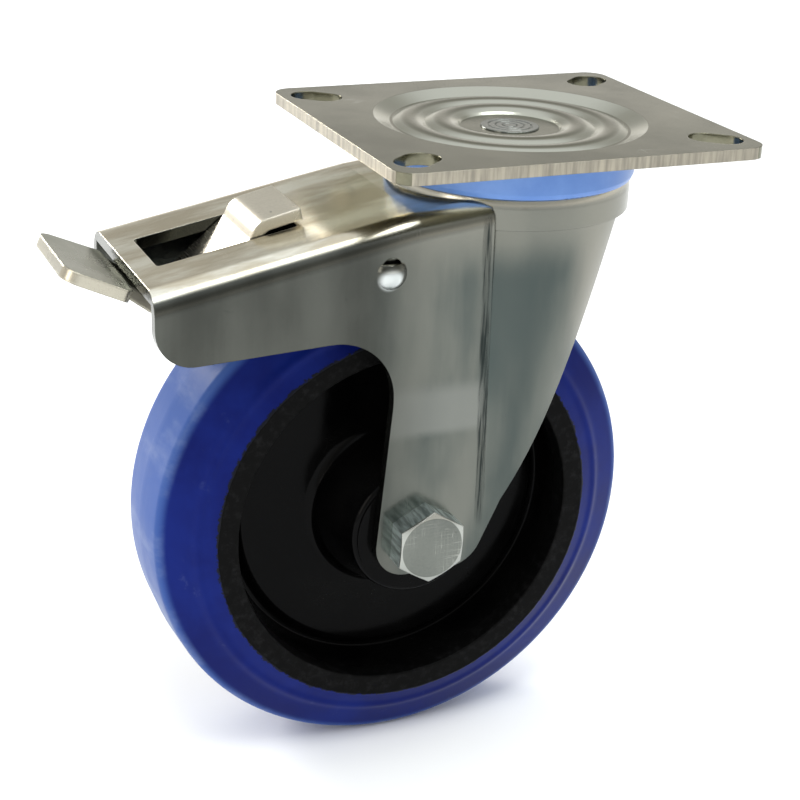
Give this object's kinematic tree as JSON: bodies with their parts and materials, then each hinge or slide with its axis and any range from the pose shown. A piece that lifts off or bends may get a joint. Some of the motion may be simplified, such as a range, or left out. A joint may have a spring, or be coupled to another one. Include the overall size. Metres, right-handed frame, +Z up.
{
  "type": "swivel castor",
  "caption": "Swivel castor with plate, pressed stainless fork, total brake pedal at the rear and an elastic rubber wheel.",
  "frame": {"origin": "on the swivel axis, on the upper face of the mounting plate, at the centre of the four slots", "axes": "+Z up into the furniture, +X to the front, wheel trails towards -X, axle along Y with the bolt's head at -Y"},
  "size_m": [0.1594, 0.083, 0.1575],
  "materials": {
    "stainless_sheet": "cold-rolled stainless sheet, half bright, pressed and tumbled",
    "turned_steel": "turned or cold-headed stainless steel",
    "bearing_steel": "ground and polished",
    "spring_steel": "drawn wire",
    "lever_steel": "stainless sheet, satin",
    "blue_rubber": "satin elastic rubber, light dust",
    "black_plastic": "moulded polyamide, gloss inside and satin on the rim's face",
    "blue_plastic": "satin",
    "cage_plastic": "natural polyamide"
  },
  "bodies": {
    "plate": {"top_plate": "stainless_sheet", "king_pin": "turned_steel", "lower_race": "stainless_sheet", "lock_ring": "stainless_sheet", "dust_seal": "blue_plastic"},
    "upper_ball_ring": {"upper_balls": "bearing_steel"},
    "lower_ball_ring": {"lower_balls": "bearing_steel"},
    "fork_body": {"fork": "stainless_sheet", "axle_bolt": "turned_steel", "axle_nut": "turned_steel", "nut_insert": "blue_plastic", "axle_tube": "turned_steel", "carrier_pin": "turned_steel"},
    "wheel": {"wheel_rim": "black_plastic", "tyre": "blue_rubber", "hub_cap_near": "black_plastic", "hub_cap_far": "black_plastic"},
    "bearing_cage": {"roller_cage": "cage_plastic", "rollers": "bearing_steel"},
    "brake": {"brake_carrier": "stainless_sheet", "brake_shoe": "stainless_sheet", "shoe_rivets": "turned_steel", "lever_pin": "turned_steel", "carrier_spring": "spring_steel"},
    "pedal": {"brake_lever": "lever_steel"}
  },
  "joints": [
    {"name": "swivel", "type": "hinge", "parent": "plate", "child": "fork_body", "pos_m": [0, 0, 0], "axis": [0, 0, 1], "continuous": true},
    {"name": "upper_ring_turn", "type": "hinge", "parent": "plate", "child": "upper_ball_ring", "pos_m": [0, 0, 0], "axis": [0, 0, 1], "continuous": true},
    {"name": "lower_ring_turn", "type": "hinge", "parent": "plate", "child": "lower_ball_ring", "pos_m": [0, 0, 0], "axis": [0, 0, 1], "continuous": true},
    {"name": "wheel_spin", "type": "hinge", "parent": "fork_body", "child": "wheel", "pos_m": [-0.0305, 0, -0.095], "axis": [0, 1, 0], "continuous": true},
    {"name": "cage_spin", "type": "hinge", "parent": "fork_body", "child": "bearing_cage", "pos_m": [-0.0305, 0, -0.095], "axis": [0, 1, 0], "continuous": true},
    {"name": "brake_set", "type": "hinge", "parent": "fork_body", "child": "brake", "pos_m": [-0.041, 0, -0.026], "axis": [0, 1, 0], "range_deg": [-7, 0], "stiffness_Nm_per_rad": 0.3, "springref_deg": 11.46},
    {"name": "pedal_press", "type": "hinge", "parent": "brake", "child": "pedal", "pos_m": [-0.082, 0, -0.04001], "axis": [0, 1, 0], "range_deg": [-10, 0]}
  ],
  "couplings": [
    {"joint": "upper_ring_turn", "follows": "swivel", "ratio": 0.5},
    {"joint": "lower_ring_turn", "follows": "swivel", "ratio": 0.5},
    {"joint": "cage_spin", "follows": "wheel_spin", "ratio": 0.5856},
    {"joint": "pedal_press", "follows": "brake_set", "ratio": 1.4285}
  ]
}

========================================================================

Problem to solve
Copy out the material above in its entirety. Every detail must match.

Full output
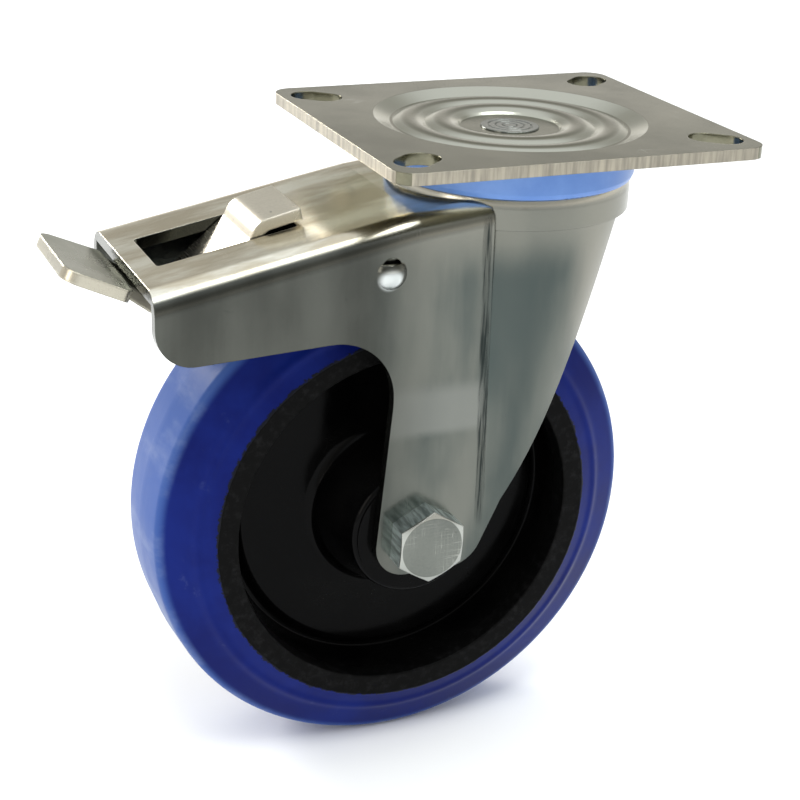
Give this object's kinematic tree as JSON: bodies with their parts and materials, then each hinge or slide with its axis and any range from the pose shown. A piece that lifts off or bends may get a joint. Some of the motion may be simplified, such as a range, or left out. A joint may have a spring, or be coupled to another one. Include the overall size. Metres, right-handed frame, +Z up.
{
  "type": "swivel castor",
  "caption": "Swivel castor with plate, pressed stainless fork, total brake pedal at the rear and an elastic rubber wheel.",
  "frame": {"origin": "on the swivel axis, on the upper face of the mounting plate, at the centre of the four slots", "axes": "+Z up into the furniture, +X to the front, wheel trails towards -X, axle along Y with the bolt's head at -Y"},
  "size_m": [0.1594, 0.083, 0.1575],
  "materials": {
    "stainless_sheet": "cold-rolled stainless sheet, half bright, pressed and tumbled",
    "turned_steel": "turned or cold-headed stainless steel",
    "bearing_steel": "ground and polished",
    "spring_steel": "drawn wire",
    "lever_steel": "stainless sheet, satin",
    "blue_rubber": "satin elastic rubber, light dust",
    "black_plastic": "moulded polyamide, gloss inside and satin on the rim's face",
    "blue_plastic": "satin",
    "cage_plastic": "natural polyamide"
  },
  "bodies": {
    "plate": {"top_plate": "stainless_sheet", "king_pin": "turned_steel", "lower_race": "stainless_sheet", "lock_ring": "stainless_sheet", "dust_seal": "blue_plastic"},
    "upper_ball_ring": {"upper_balls": "bearing_steel"},
    "lower_ball_ring": {"lower_balls": "bearing_steel"},
    "fork_body": {"fork": "stainless_sheet", "axle_bolt": "turned_steel", "axle_nut": "turned_steel", "nut_insert": "blue_plastic", "axle_tube": "turned_steel", "carrier_pin": "turned_steel"},
    "wheel": {"wheel_rim": "black_plastic", "tyre": "blue_rubber", "hub_cap_near": "black_plastic", "hub_cap_far": "black_plastic"},
    "bearing_cage": {"roller_cage": "cage_plastic", "rollers": "bearing_steel"},
    "brake": {"brake_carrier": "stainless_sheet", "brake_shoe": "stainless_sheet", "shoe_rivets": "turned_steel", "lever_pin": "turned_steel", "carrier_spring": "spring_steel"},
    "pedal": {"brake_lever": "lever_steel"}
  },
  "joints": [
    {"name": "swivel", "type": "hinge", "parent": "plate", "child": "fork_body", "pos_m": [0, 0, 0], "axis": [0, 0, 1], "continuous": true},
    {"name": "upper_ring_turn", "type": "hinge", "parent": "plate", "child": "upper_ball_ring", "pos_m": [0, 0, 0], "axis": [0, 0, 1], "continuous": true},
    {"name": "lower_ring_turn", "type": "hinge", "parent": "plate", "child": "lower_ball_ring", "pos_m": [0, 0, 0], "axis": [0, 0, 1], "continuous": true},
    {"name": "wheel_spin", "type": "hinge", "parent": "fork_body", "child": "wheel", "pos_m": [-0.0305, 0, -0.095], "axis": [0, 1, 0], "continuous": true},
    {"name": "cage_spin", "type": "hinge", "parent": "fork_body", "child": "bearing_cage", "pos_m": [-0.0305, 0, -0.095], "axis": [0, 1, 0], "continuous": true},
    {"name": "brake_set", "type": "hinge", "parent": "fork_body", "child": "brake", "pos_m": [-0.041, 0, -0.026], "axis": [0, 1, 0], "range_deg": [-7, 0], "stiffness_Nm_per_rad": 0.3, "springref_deg": 11.46},
    {"name": "pedal_press", "type": "hinge", "parent": "brake", "child": "pedal", "pos_m": [-0.082, 0, -0.04001], "axis": [0, 1, 0], "range_deg": [-10, 0]}
  ],
  "couplings": [
    {"joint": "upper_ring_turn", "follows": "swivel", "ratio": 0.5},
    {"joint": "lower_ring_turn", "follows": "swivel", "ratio": 0.5},
    {"joint": "cage_spin", "follows": "wheel_spin", "ratio": 0.5856},
    {"joint": "pedal_press", "follows": "brake_set", "ratio": 1.4285}
  ]
}